À ce stade des pourparlers, les deux parties avaient convenu d’une augmentation salariale d'environ 62 % sur six ans. Cela porterait les salaires moyens à environ 63 $ de l'heure, contre 39 $ dans le précédent contrat-cadre. Pour permettre la finalisation de « l’accord de principe » et « négocier toutes les autres questions en suspens », les deux parties avaient décidé de proroger le précédent contrat jusqu'au 15 janvier 2025, le temps que les négociations reprennent pour parvenir à un accord sur un nouveau contrat-cadre.
Automatisation, inenvisageable
Dans le cadre de cette finalisation, les échanges ont rapidement buté, l'ILA ayant rompu sine die les pourparlers. « L'USMX a introduit dans sa proposition des dispositions relatives à l'utilisation d'équipements semi-automatisés », fait valoir le syndicat. « L'USMX feint d'ignorer notre position bien connue sur l'automatisation et la semi-automatisation, génératrices de suppressions d'emplois. Une fois de plus, les employeurs qui engrangent chaque année des milliards de dollars de bénéfices ont dévoilé leur objectif ultime, qui est de supprimer le plus grand nombre possible d'emplois et de remplacer par des équipements robotisés ».

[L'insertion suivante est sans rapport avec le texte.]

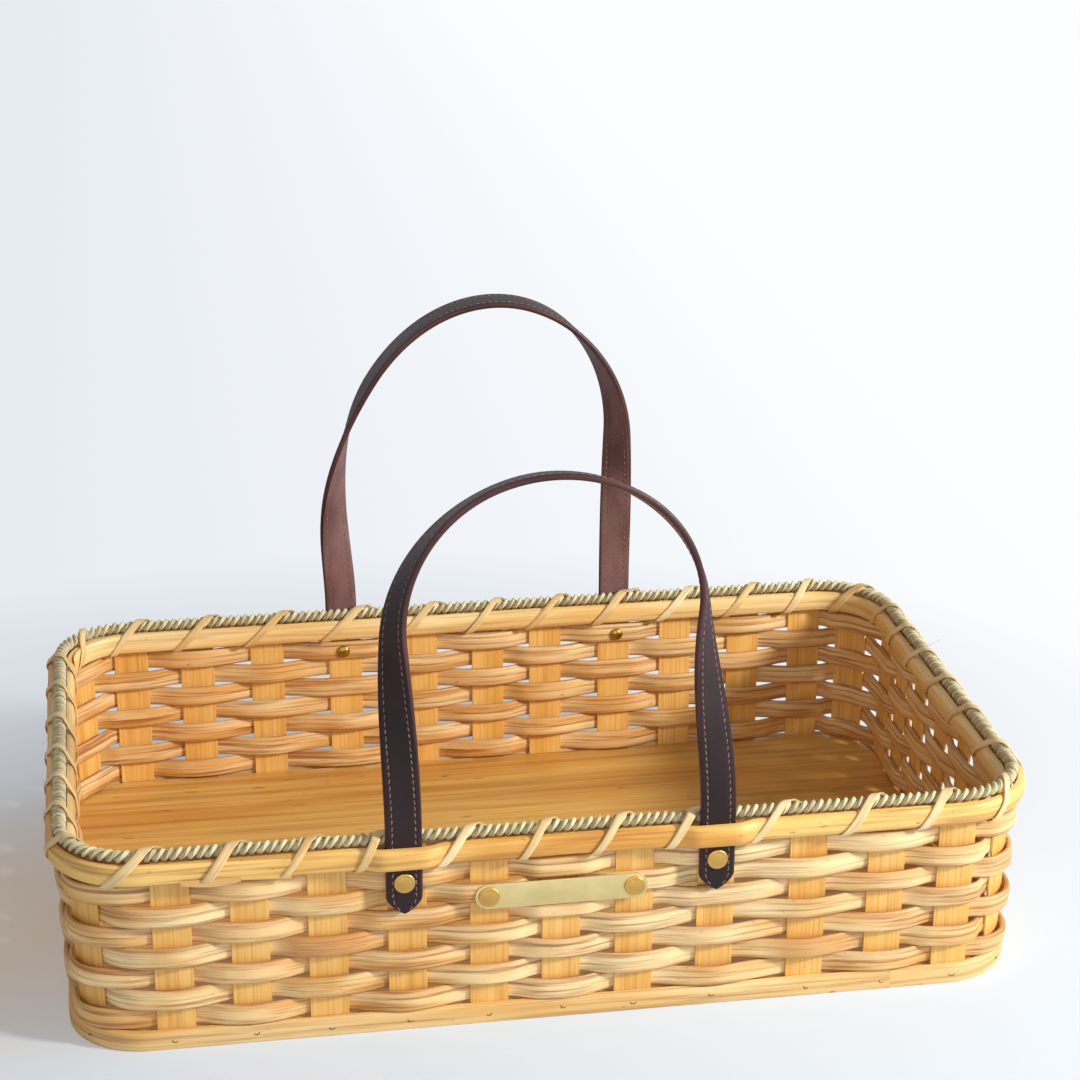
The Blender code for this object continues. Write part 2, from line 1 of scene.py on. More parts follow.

« Bien que nous ayons progressé sur un certain nombre de questions, nous n'avons pas été en mesure de faire des progrès significatifs dans nos discussions qui portaient sur une série de questions technologiques », indique de son côté l'USMX dans un communiqué. Malheureusement, l'ILA insiste sur des points qui feraient régresser notre industrie en limitant l'utilisation future de la technologie, ce qui rendrait impossible son évolution pour répondre aux futures demandes de la chaîne d'approvisionnement du pays ». L'USMX rappelle qu'elle ne « cherche pas une technologie susceptible de supprimer des emplois » mais qui permet de « gagner en efficacité » et en « solidité des chaînes d'approvisionnement et en capacité ».
Taux de fret insensibles
À la perspective d'une augmentation significative des tarifs douaniers (sous l'administration du président élu Donald Trump), facteur à lui-seul en mesure de provoquer un sursaut de la demande, vient donc se greffer la menace d’une grève dans les 36 ports est-américains. Le combo peut faire l’effet d’un arc électrique sur les importations américaines au cours des dernières semaines de l'année même si Bloomberg Economics soutient « qu’une version moins extrême que ses promesses de campagnes » n’est pas exclue (hausse moyenne des droits de douane de 5 à 8 % d'ici la fin de 2026).
La National Retail Federation (NRF), puissante fédération des grands détaillants américains (Walmart, Home Depot, Cotsco…), n’a pas encore communiqué les données du baromètre portuaire NRF/Hackett Associates Global Port Tracker mais anticipe un volume de 2,13 MEVP en octobre (+ 3,7 % par rapport à l'année précédente), 2,15 MEVP en novembre (+ 13,6 %) et 1,99 MEVP (+ 6,1 %), ce qui porterait l’ensemble de l’année à un trafic de 25,3 MEVP, pas loin des 14 % de progression par rapport à l’exercice 2023.
Les taux de fret ne manifestent à ce stade aucune manifestation d’humeur particulière. Entre Asie et États-Unis, les prix du conteneur restent stables bien que les entreprises soient invitées à réserver, pour leurs exportations, quatre à six semaines à l'avance, soit en ce moment (les entreprises s'efforcent d'exporter des volumes excédentaires pour équilibrer les stocks de fin d'année).
Alors que le blocage des négociations syndicales pourrait inciter les chargeurs à déporter une partie du flux maritime atlantique vers le transpacifique, rien n’est de nature à étayer cette thèse actuellement. Au contraire. Les tarifs entre l'Asie et la côte ouest des États-Unis ont baissé de 2, 3 % et 5 % au cours des trois dernières semaines, selon Drewry, pour atteindre 4 488 $ pour un conteneur de 40 pieds (FEU). De Los Angeles à Shanghai et de Shanghai à New York, ils sont en revanche stables, à la baisse (- 0,2 %). L’indice au niveau mondial reste cranté autour de 3 440 $/FEU.